Он парадоксален - в его стихах так материализуется «вещность» мира,  он такой языковой  пуповиной связан  с  материальностью этого земного существования, что требование поэта  «не числить его  современником»  как  бы и непонятно вначале.  Но он  сам и объясняет это в небольшом стихотворении:

               
                Пусть имена цветущих городов
                Ласкают слух значительностью бренной.
                Не город Рим живет среди веков,
                Но место человека во вселенной.
                Им овладеть пытаются цари,
                Священники оправдывают войны,
                И без него презрения достойны,
                Как жалкий сор, дома и алтари.

   
   Так вот оно что: Земля и Время - это всего лишь Место и Время человека во вселенной. Это ощущение себя как жителя вселенной поднимает пафос поэта выше всех христианских и теософских рассуждений о божественном. Но как же оборвать эту пуповину в его частной, собственной жизни на земле? Нет! Невозможно:
               
                Век мой, зверь мой,
                Кто сумеет
                Заглянуть в твои зрачки
                И своею кровью склеет
                Двух столетий позвонки,
                Кровь-строительница хлещет
                Горлом из земных вещей,
                Захребетник лишь трепещет
                На пороге новых дней...


 Ну как не принять на веру, что большие поэты - трагические пророки истории и
часто её кровавые жертвы. История вековой давности повторяется в наши дни
кровавым фарсом на Украине. 
 Он ушел так быстро, не отпевшись всласть, став жертвой века, у которого ещё
еще при рождении кровь шла горлом, продолжала хлестать на самом исходе и
захлестнула в ХХI век... Где же конец безумию?
    Судьба Осипа Мандельштама - пример извечной битвы между личностью творца и роком. В нашем контексте рок - это система абсолютной власти, прокламирующей свое мессианство. На подмостках  истории  встретились  два  мессии:  один, вооруженный окрыленной душой  «всех живущих прижизненный друг»  и тот, вооружённый  дубиной первобытного дикаря, обернутой обрывком  плащаницы  с христовыми  заповедями,  переписанными на скорую руку  и на ленинско-сталинский «манер».  Дикарь  одержал поистине пиррову победу над  окрылённостью  Слова. Убив тело, он лишь возвысил мученический полёт неукротимого духа Поэта.
    Его  последние  слушатели  -  зэки всех мастей  пересыльного лагеря под Владивостоком, или Хабаровском, которым он читал стихи за колючей  проволокой,  не разбирая,  кто они,  политические или уголовники. Издалека, обращенный к нам, слышнее его голос:

                Посох мой - моя свобода,      
                Сердцевина бытия,               
                Скоро ль истиной народа,
                Станет  истина моя.      
 
    А ведь написано это было - страшно подумать - в 1915 г. Но  он вышел победителем в борьбе со своим веком,
расплатившись за эту победу своею единственной человеческой жизнью. 
Он был и остался ни на кого не похожим - этот земной 
           небожитель   ОСИП МАНДЕЛЬШТАМ 
               
                Если я не вчерашний, не зряшный,
                Ты, который стоишь надо мной,
                Если ты виночерпий и чашник,
                Дай мне силу без пены пустой,
                Выпить здравье кружащейся башни, -
                Рукопашной лазури шальной...

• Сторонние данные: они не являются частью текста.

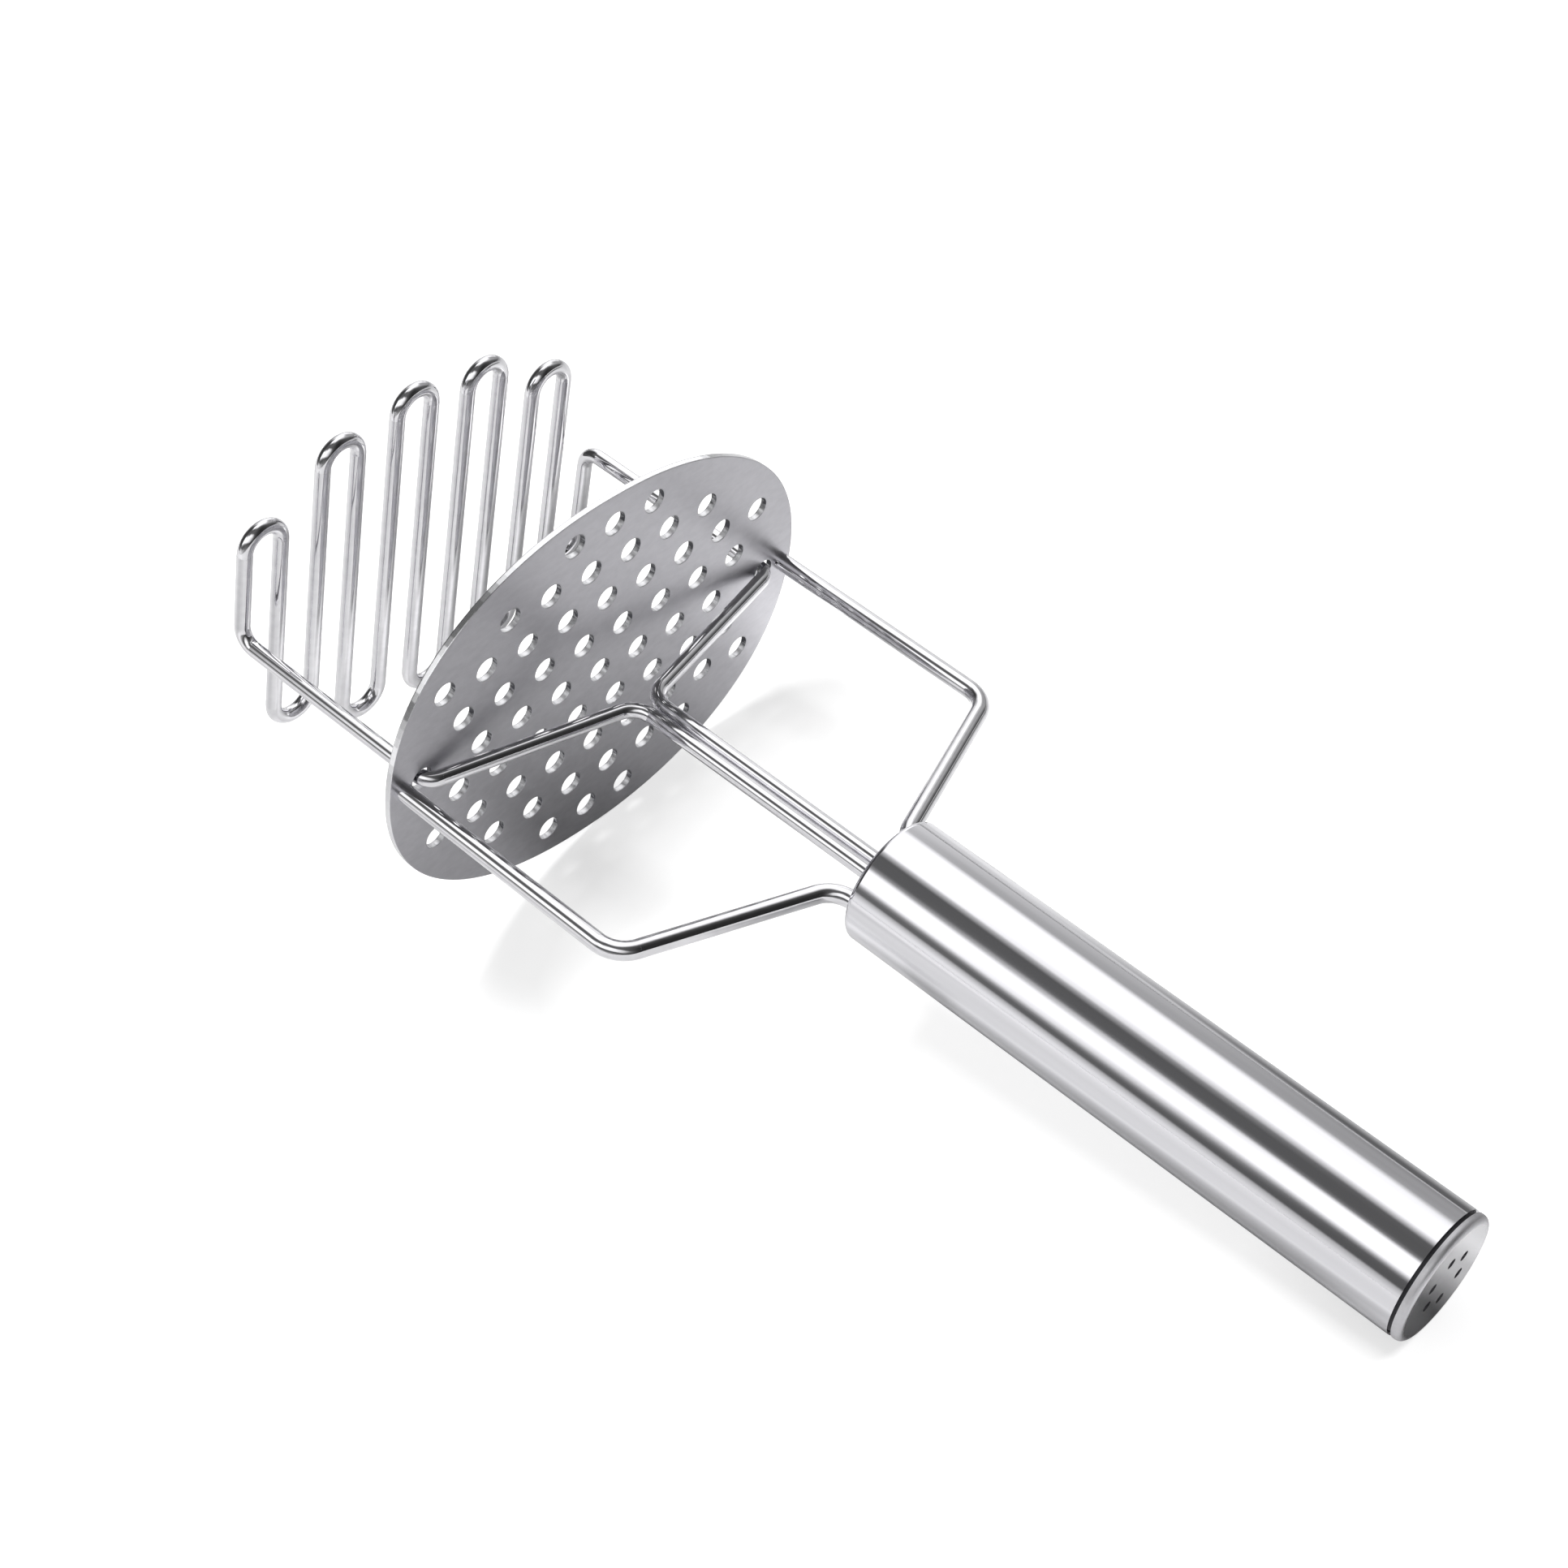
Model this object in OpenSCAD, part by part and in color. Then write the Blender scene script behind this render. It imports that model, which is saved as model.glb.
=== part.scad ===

И вот фрагмент из стихотворения Зиновия Вальшонка, посвященного   трагическому уходу Мандельштама:

 
                …Тревожная совесть, бессонная совесть,
                Познавшая муку и чёрный навет,
                Распятой судьбой подтверждённая повесть
                На вечную тему - тиран и поэт.
                И словно Алёнушка в памятной сказке,
                скорбящая Муза с завязанным ртом
                роняет в суглинок, холодный и вязкий
                свинцовые слёзы в пространстве пустом…»

Страшные строки, но только трагический пафос способен отобразить в сознании невосполнимость и масштаб утраты, чудовищность системы, раздавившей живую душу Поэта ещё до его беспризорной и безымянной смерти от голода в ледяном дощатом бараке, где-то в дебрях ГУЛАГА.